Canada and Australia may both have been present at APEC’s birth, but since then the difference in commitment to an Asia-Pacific strategy has been markedly different. Australia’s Asian persona has been pursued aggressively by successive governments while Canada’s attention has been half-hearted and sporadic, and the results show it. For example, the potential of the Chinese market has been much hyped in Canada and much has been made of the growth of Canadian trade with China over the past few years. Canadian exports to China have indeed more than tripled in absolute terms since 2004, from $6.8 billion to almost $21 billion in 2013 although Canada, like the U.S., continues to run a significant trade deficit with China. However, while absolute trade numbers have increased, Canada’s market share of Chinese imports has stagnated, remaining at just over 1% during this period. By contrast, Australia’s market share has more than doubled during the same period, increasing from 2% to 5 %, with Australian exports to China reaching A$95 billion in 2013. To cap it off, after a decade of protracted negotiations, Australia has concluded only the second trade agreement between China and a developed country (after China’s agreement with New Zealand) and the first with a real degree of economic significance.

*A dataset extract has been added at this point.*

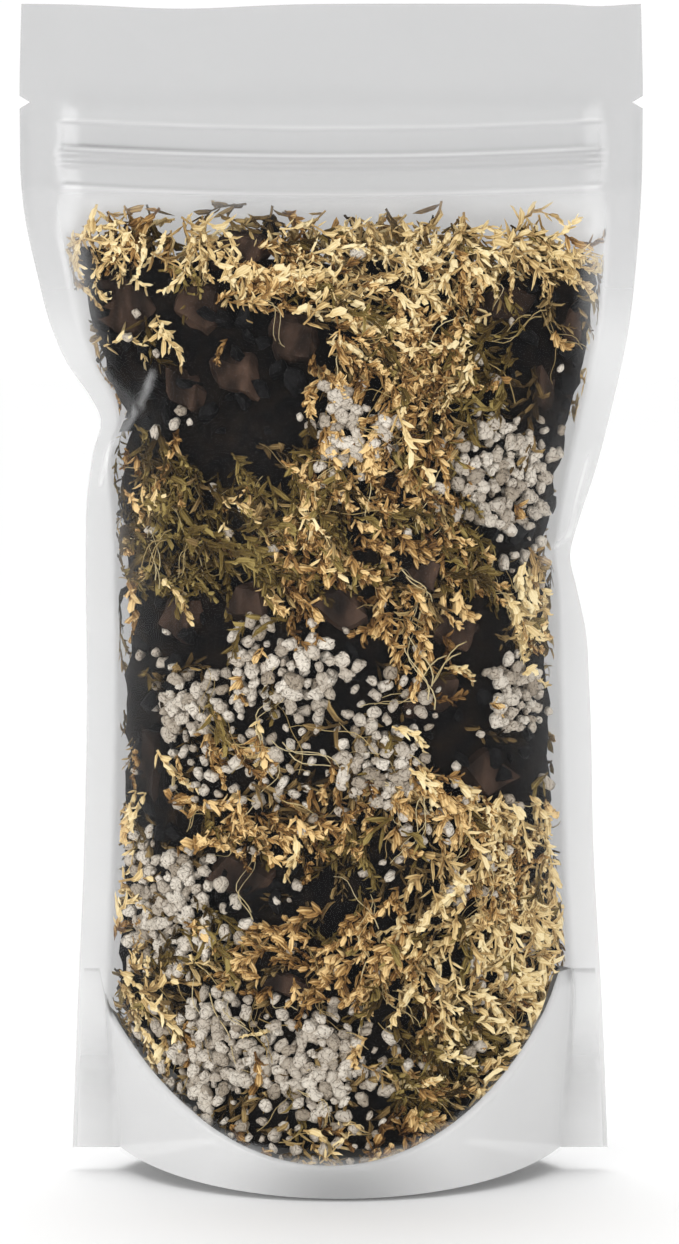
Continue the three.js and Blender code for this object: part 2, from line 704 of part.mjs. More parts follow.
function corePoint(level, k, side, random) {
  const shift = pick(random, CORE_SHIFT);
  const rise = pick(random, CORE_SHIFT);
  const push = pick(random, [-CORE_ROUGHNESS, CORE_ROUGHNESS]);
  const onEdge = k === 0 || k === CORE_ARC_STEPS;
  const still = onEdge || level === 0;
  const share = (level + (still ? 0 : rise)) / CORE_LEVELS;
  const z = THREE.MathUtils.lerp(CORE_FOOT_Z, CORE_TOP_Z, share);
  const r = row(Math.min(z, CORE_TOP_Z));
  const limit = Math.acos((r.radius - r.depth + CORE_EDGE_HALF) / (r.radius - CORE_DEPTH));
  const angle = -side * limit * ((2 * (k + (still ? 0 : shift))) / CORE_ARC_STEPS - 1);
  const reach = r.radius - CORE_DEPTH + (onEdge ? 0 : push);
  const y = Math.max(CORE_EDGE_HALF, reach * Math.cos(angle) - (r.radius - r.depth));
  return vector(r.middle + reach * Math.sin(angle), side * y, z);
}

function mossCore() {
  const random = randomFrom(BED_SEED - 1);
  const points = [];
  const index = [];
  for (let level = 0; level <= CORE_LEVELS; level += 1) {
    for (const side of [FRONT, BACK]) {
      for (let k = 0; k <= CORE_ARC_STEPS; k += 1) points.push(corePoint(level, k, side, random));
    }
  }
  const ring = 2 * (CORE_ARC_STEPS + 1);
  for (let level = 0; level < CORE_LEVELS; level += 1) {
    for (let k = 0; k < ring; k += 1) {
      const [a, b] = [level * ring + k, level * ring + ((k + 1) % ring)];
      index.push(a, b, b + ring, a, b + ring, a + ring);
    }
  }
  const top = CORE_LEVELS * ring;
  for (let k = 0; k < CORE_ARC_STEPS; k += 1) {
    const [a, b, c, d] = [k, k + 1, ring - 2 - k, ring - 1 - k];
    index.push(a, c, b, a, d, c);
    index.push(top + a, top + b, top + c, top + a, top + c, top + d);
  }
  return solidOf(geometryFrom(points, index));
}

// Sprigs over one side of the bed, on a jittered grid that leaves out what other pieces cover.
// Their headings swirl, and they keep off the seals, the gusset and the thin top.
const SPRIG_SPACING_ACROSS = 38;
const SPRIG_SPACING_UP = 28;
const SPRIG_LINES = 8;
const FIRST_SPRIG_Z = 16;
const SPRIG_HALF_SPREAD = 46;
const SPRIG_STAGGER = 8;
const SPRIG_SHIFT = [-2.5, 2.5];
const SPRIG_SCALE = [0.8, 1.2];
const SPRIG_TURN = [0, 1.2];
const SPRIG_ABOVE_ARC = 6;
const SPRIG_LEAST_BULGE = 9;
const COVER_MARGIN = 2;

const swirl = (a, b, side) => 2.2 * Math.sin(0.05 * a + 0.021 * b + side);

function isCovered(a, b, covered) {
  return covered.some(
    ([q, z, width, height]) =>
      Math.abs(a - q) < width / 2 - COVER_MARGIN && Math.abs(b - z) < height / 2 - COVER_MARGIN,
  );
}

function bedSprigs(side, covered, seed) {
  const random = randomFrom(seed);
  const sprigs = [];
  for (let line = 0; line < SPRIG_LINES; line += 1) {
    const z = FIRST_SPRIG_Z + line * SPRIG_SPACING_UP;
    const first = -SPRIG_HALF_SPREAD + (line % 2 === 0 ? SPRIG_STAGGER : 0);
    for (let q = first; q <= SPRIG_HALF_SPREAD; q += SPRIG_SPACING_ACROSS) {
      const a = q + pick(random, SPRIG_SHIFT);
      const b = z + pick(random, SPRIG_SHIFT);
      const heading = swirl(a, b, side) + pick(random, SPRIG_TURN);
      const length = SPRIG_LENGTH * pick(random, SPRIG_SCALE);
      const ownRandom = randomFrom(Math.floor(random() * 1e6));
      const offset = Math.abs(inside(a, b, 0, side).x - GUSSET_MIDDLE);
      const tooLow = b < sealArc(offset) + SPRIG_ABOVE_ARC;
      if (tooLow || row(z).depth < SPRIG_LEAST_BULGE || isCovered(a, b, covered)) continue;
      sprigs.push(mossSprig(a, b, heading, length, side, ownRandom));
    }
  }
  return sprigs;
}

// The model
const model = new THREE.Group();

function addMesh(name, geometry, finish) {
  const mesh = new THREE.Mesh(geometry, new THREE.MeshStandardMaterial(COLOURS[finish]));
  mesh.name = name;
  model.add(mesh);
}

const numbered = (name, k) => `${name}_${String(k + 1).padStart(2, "0")}`;

function addPouch() {
  const front = frontPanel();
  addMesh("front_panel", geometryOf(front), "film");
  addMesh("back_panel", geometryOf(mirrored(front)), "milky");
  addMesh("bottom_gusset", geometryOf(bottomGusset()), "milky");
  addMesh("zip_male", zipMale(), "zip");
  addMesh("zip_female", zipFemale(), "zip");
}

// Pieces are settled in turn, and each is cut clear of those before it and of the floor.
function addContents() {
  let taken = underFloor();
  const settle = (name, solid, room, finish) => {
    const free = largestOf(solid.subtract(taken));
    taken = taken.add(room);
    addMesh(name, geometryOf(free), finish);
  };
  const onBothSides = (front, back) => [
    ...front.map((place) => ({ place, side: FRONT })),
    ...back.map((place) => ({ place, side: BACK })),
  ];
  onBothSides(FRONT_BARK, BACK_BARK).forEach(({ place, side }, k) => {
    const chip = (grow) => barkChip(place, side, BARK_SEED + k, grow);
    settle(numbered("bark_chip", k), chip(0), chip(PIECE_GAP), "bark");
  });
  onBothSides(FRONT_PERLITE, BACK_PERLITE).forEach(({ place, side }, k) => {
    const cluster = perliteCluster(place, side, PERLITE_SEED + k);
    settle(numbered("perlite_cluster", k), cluster, roomFor(place, side), "perlite");
  });
  onBothSides(FRONT_TUFTS, BACK_TUFTS).forEach(({ place: [colour, ...place], side }, k) => {
    const tuft = mossTuft(place, side, TUFT_SEED + k);
    settle(numbered(`moss_tuft_${colour}`, k), tuft, roomFor(place, side), colour);
  });

  const withoutColour = (tufts) => tufts.map(([, ...place]) => place);
  const frontCovered = [...FRONT_BARK, ...FRONT_PERLITE, ...withoutColour(FRONT_TUFTS)];
  const backCovered = [...BACK_BARK, ...BACK_PERLITE, ...withoutColour(BACK_TUFTS)];
  const sprigs = [
    ...bedSprigs(FRONT, frontCovered, BED_SEED),
    ...bedSprigs(BACK, backCovered, BED_SEED + 1),
  ];
  const bed = largestOf(joined([mossCore(), ...sprigs]).subtract(taken));
  addMesh("moss_bed", geometryOf(bed), "bed");
}

addPouch();
addContents();

export default model;
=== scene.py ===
"""A clear-front stand-up pouch filled with dried moss, perlite and bark.

Shapes are worked out in millimetres and turned into metres when a mesh is made. Z is up, and the
clear front faces -Y.
"""
import json
import math
import random

import bmesh
import bpy
import numpy as np
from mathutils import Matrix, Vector, noise

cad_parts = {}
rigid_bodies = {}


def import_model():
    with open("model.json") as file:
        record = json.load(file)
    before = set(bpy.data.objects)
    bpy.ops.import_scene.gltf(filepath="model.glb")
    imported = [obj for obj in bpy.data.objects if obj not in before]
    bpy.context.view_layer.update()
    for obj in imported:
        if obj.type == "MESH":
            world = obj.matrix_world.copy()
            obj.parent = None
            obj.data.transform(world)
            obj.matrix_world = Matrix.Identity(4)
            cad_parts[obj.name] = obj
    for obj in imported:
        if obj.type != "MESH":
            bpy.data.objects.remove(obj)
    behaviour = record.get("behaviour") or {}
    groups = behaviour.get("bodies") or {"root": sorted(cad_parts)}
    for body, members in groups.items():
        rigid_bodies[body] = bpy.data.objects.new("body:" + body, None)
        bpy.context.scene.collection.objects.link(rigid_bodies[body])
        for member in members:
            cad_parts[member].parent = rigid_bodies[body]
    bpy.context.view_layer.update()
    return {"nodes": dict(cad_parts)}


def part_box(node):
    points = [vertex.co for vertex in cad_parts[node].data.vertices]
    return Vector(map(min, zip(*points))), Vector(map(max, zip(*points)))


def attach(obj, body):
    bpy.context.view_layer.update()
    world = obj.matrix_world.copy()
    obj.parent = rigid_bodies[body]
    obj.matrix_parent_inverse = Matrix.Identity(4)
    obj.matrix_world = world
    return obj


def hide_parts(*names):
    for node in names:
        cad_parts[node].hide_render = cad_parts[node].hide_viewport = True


bl_info = {
    "name": "Moss Mix Pouch",
    "version": (1, 0, 0),
    "blender": (4, 5, 0),
    "location": "3D View > Sidebar > Pouch",
    "description": "Builds a filled stand-up pouch piece by piece",
    "category": "Object",
}

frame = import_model()
BODY = "root"
MM = 0.001

# The pouch's shape, as its solids have it
FLAT_WIDTH = 150.0
SIDE_SEAL = 7.2
INNER_WIDTH = FLAT_WIDTH - 2 * SIDE_SEAL
TOP_Z = 285.0
GUSSET_FOLD_Z = 49.0
CORNER_LIFT = 5.0
FRONT = -1
BACK = 1
BOTH = (FRONT, BACK)
LEFT_EDGE = [
    (0, -64), (40, -62.5), (80, -60.7), (120, -59.7), (150, -59.8), (168, -59.2), (178, -57.6),
    (185, -55.9), (191, -58.6), (198, -63.6), (207, -67.6), (220, -71), (236, -74.2), (246, -75),
    (264, -75), (285, -74.4),
]
RIGHT_EDGE = [
    (0, 68.3), (40, 66.6), (80, 64.3), (120, 63), (134, 62), (144, 59.8), (152, 58.1), (160, 60),
    (172, 63.9), (188, 68), (207, 72), (225, 73.9), (246, 75), (264, 75), (285, 74.4),
]
MOST_BULGE = 37.0
LEAST_BULGE = 0.05
BULGE_ENDS_Z = 243.0
BULGE_IS_FULL_Z = 229.0
SEAL_WIDENING = 4.0
SEAL_WIDENS_BELOW_Z = 50.0
WAIST_NARROWING = 3.4
LEFT_WAIST_Z = 180.0
RIGHT_WAIST_Z = 152.0
WAIST_REACH = 15.0
HALF_SEAL_GAP = 0.1
LEAF_ROOM = 0.75
LEAF_ROOM_ENDS_Z = 60.0
ROW_STEP = 0.5

# The bottom seal's arc and the gusset's floor
ARC_MIDDLE_X = -1.2
ARC_MIDDLE_Z = 60.0
ARC_HALF_WIDTH = 56.5
ARC_HEIGHT = 51.4
GUSSET_MIDDLE = (LEFT_EDGE[0][1] + RIGHT_EDGE[0][1]) / 2
FOLD_HALF_LENGTH = 53.0
BELLY_HALF_LENGTH = 22.0
BELLY_SHARE = 0.35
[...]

The deal, reportedly worth $18 billion to the Australian economy over the next decade, brings a range of benefits to Australian exporters—85% of Australian imports will be duty-free upon entry into force of the agreement; tariffs on thermal and coking coal are to go within 2 years (a key area where Australia competes with Canada); tariffs on wine, seafood and meat will be progressively eliminated; service providers across a range of services will get better access.  Despite concerns about levels of Chinese investment—a concern shared in Canada—Australia will still be able to screen investment proposals by private investors from China in agricultural land (a sensitive area in Australia) and Australia’s Foreign Investment Review Board will continue to screen proposed investments by Chinese State Owned Enterprises, regardless of value. Concern about uncontrolled Chinese investment is one of the reasons for the Canadian government’s lukewarm response to China’s proposal to negotiate a comprehensive trade and investment agreement. Australia has dealt with these issues and in almost every area where Australian and Canadian products compete in the Chinese market, Australian producers will now have an advantage, either immediate or over time.

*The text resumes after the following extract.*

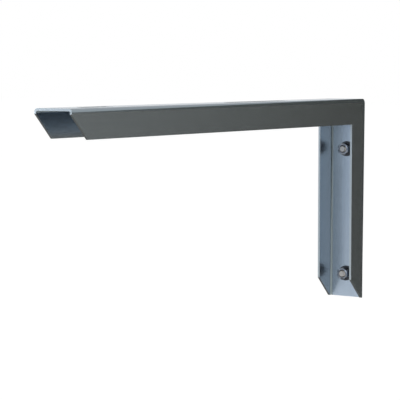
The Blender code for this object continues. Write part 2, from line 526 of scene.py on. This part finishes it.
@dataclass(frozen=True)
class ShearedEdge(Finish):
    """Edge of the sheet as the shear and the punch left it, with the fine grain of torn metal.

    Attributes:
        grain: size of a grain.
        darkest: share of the colour in the darkest grain.
        grain_share: share of the colour that the lightest grain adds.
    """

    grain: float = 0.5 * MM
    darkest: float = 0.9
    grain_share: float = 0.2

    def material(self) -> bpy.types.Material:
        """Builds the finish.

        Returns:
            The material.
        """
        material, tree, surface = self.start()
        place = add_node(tree, "ShaderNodeTexCoord").outputs["Object"]

        # The grain is drawn coarser than the real one, which is finer than the render can show.
        grains = add_node(
            tree, "ShaderNodeTexNoise", {"Vector": place, "Scale": 1 / self.grain, "Detail": 2.0}
        ).outputs["Fac"]
        tinted = self.toned(tree, self.darkest, ((grains, self.grain_share),))
        tree.links.new(tinted, surface.inputs["Base Color"])
        return material


@dataclass(frozen=True)
class PlatedSteel(Finish):
    """Turned, forged or stamped steel with a thin skin of zinc plating or bluing, faintly mottled.

    Attributes:
        grain: size of a patch of the mottle.
        darkest: share of the colour in the darkest patch.
        mottle_share: share of the colour that the lightest patch adds.
        gloss_range: how much the roughness differs between patches.
    """

    grain: float = 0.6 * MM
    darkest: float = 0.9
    mottle_share: float = 0.2
    gloss_range: float = 0.1

    def material(self) -> bpy.types.Material:
        """Builds the finish.

        Returns:
            The material.
        """
        material, tree, surface = self.start()
        place = add_node(tree, "ShaderNodeTexCoord").outputs["Object"]

        # The mottle is drawn coarser than the real skin's grain, which is finer than the render can show.
        mottle = add_node(
            tree, "ShaderNodeTexNoise", {"Vector": place, "Scale": 1 / self.grain, "Detail": 2.0}
        ).outputs["Fac"]
        tinted = self.toned(tree, self.darkest, ((mottle, self.mottle_share),))
        tree.links.new(tinted, surface.inputs["Base Color"])
        gloss = add_node(
            tree,
            "ShaderNodeMath",
            {0: mottle, 1: self.gloss_range, 2: self.roughness - self.gloss_range / 2},
            operation="MULTIPLY_ADD",
        ).outputs[0]
        tree.links.new(gloss, surface.inputs["Roughness"])
        return material


@dataclass
class Metals:
    """The metals of the bracket.

    Attributes:
        sheet: the channel's faces.
        edge: the cut edges of its sheet.
        zinc: the studs, the anchors and the plugs.
        blue_zinc: the nuts.
        shade_dark_zinc: the flat washers, painted dark grey as a painted shade.
        spring: the lock washers.
    """

    # Weathered zinc: a satin blue-grey, smooth enough to mirror what is light or dark around it.
    sheet: bpy.types.Material = field(
        default_factory=lambda: GalvanisedSheet(
            name="Galvanised steel sheet, satin", colour="#A3AEB8", roughness=0.25
        ).material()
    )
    # Cut metal has no weathered skin, so it is the more neutral grey.
    edge: bpy.types.Material = field(
        default_factory=lambda: ShearedEdge(
            name="Galvanised steel, sheared edge", colour="#A4ABAC", roughness=0.25
        ).material()
    )
    # Zinc plating on turned steel: a light, slightly warm grey with bright highlights.
    zinc: bpy.types.Material = field(
        default_factory=lambda: PlatedSteel(
            name="Steel, zinc plated", colour="#A5A29D", roughness=0.20
        ).material()
    )
    # Blue passivation makes the plating cooler and darker.
    blue_zinc: bpy.types.Material = field(
        default_factory=lambda: PlatedSteel(
            name="Forged steel, zinc plated and passivated blue", colour="#777C83", roughness=0.22
        ).material()
    )
    # A painted shade: the washers are a dark grey, so that the nut's side faces mirror dark and the nut
    # shows against them.
    shade_dark_zinc: bpy.types.Material = field(
        default_factory=lambda: PlatedSteel(
            name="Stamped steel, zinc plated, painted dark for shade", colour="#46484C", roughness=0.30
        ).material()
    )
    # Bluing is a thin oxide: dark, with a soft gloss.
    spring: bpy.types.Material = field(
        default_factory=lambda: PlatedSteel(
            name="Spring steel, blued", colour="#5A5A60", roughness=0.34
        ).material()
    )


def install(item: bpy.types.Object, node: str) -> None:
    """Puts a piece in the place of a solid of the frame.

    Args:
        item: the piece, where it belongs.
        node: the solid that it stands for.
    """
    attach(item, BODY)
    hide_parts(node)
    log.info("%s stands for %s: %d faces", item.name, node, len(item.data.polygons))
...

China is not the only Asian market where Australia is well ahead of Canada in terms of growing market share. The same applies in Japan and Korea and it is not just in trade volumes, but in trade infrastructure, where Australia has a large lead. According to the Asia Pacific Foundation of Canada, Australia has 11 Bilateral Investment Treaties with Asian countries. Canada, by contrast, has 3. Where Australia has 8 Free Trade Agreements with Asian countries either in force or concluded, Canada has just one (with Korea). Australia has decided to join the new Asia Infrastructure Investment Bank, led by China, while Canada has remained silent.

The differences in commitment and results have not gone unnoticed in Canada and after the Harper government’s initial years of neglect of Asia in general and China in particular, Ottawa has started to play catch up.  After initial hesitation, Canada pushed hard to join the Trans-Pacific Partnership (TPP) negotiations in 2012 as a latecomer and, along with Australia and the US, will benefit from an improved trade and investment framework with the other nine TPP partners if an agreement can be concluded. With regard to China, Mr. Harper’s most recent visit last November was, by all accounts, a success. The visit was another step in repairing a frayed relationship and led (according to the press communique) to the conclusion of $2.5 billion in contracts for Canadian companies, although the haul fell short of the total deals signed during his visit two years earlier. The visit was also the catalyst for Canada’s long-delayed ratification of its FIPA (Foreign Investment Promotion and Protection Agreement) with China. Finally, it resulted in the establishment of annual strategic dialogue mechanisms and the announcement that a Chinese currency trading hub would be established in Toronto, the first in North America. Such a facility already exists in Sydney and the modest steps forward taken by Canada were quickly overtaken by the announcement of the conclusion of the Australia-China FTA.

But building closer linkages with Asia cannot rest exclusively on the pillar of trade. Australia has recognized the need to structure its defence capabilities to take account of South Pacific and Asian contingencies. Canada has fewer assets in theatre and less capacity to project a military presence in Asia, but has started to take steps to engage more regularly, such as by attending the annual Shangri-la Dialogue meetings and a more active program of military visits. Cultural and people to people links are also important, and a key asset for Canada is its large Asian immigrant population, with China, the Philippines and India being the top three current sources for immigration. Australia too attracts significant Asian immigration.

For the U.S., its own rebalance to Asia has an important if not overriding military component but economics and trade is also an important part of the tool kit especially under Secretary Kerry where the economic dimension is being given greater prominence.  At the end of the day, Asian states will look at potential partners around the Pacific Rim and determine if they are ready to walk the walk or simply talk the talk. So far the lesson of Canada and Australia is that walking the walk requires sustained, strategic commitment, but has a big potential payoff. Australia has been taking concrete steps to solidify its relationship with Asia; Canada has been talking about it, and is only now starting to put into place an engagement program with substance. The difference in outcomes is notable. While the US cannot be compared to either of these two Pacific Rim countries, it too has to decide which road it will take.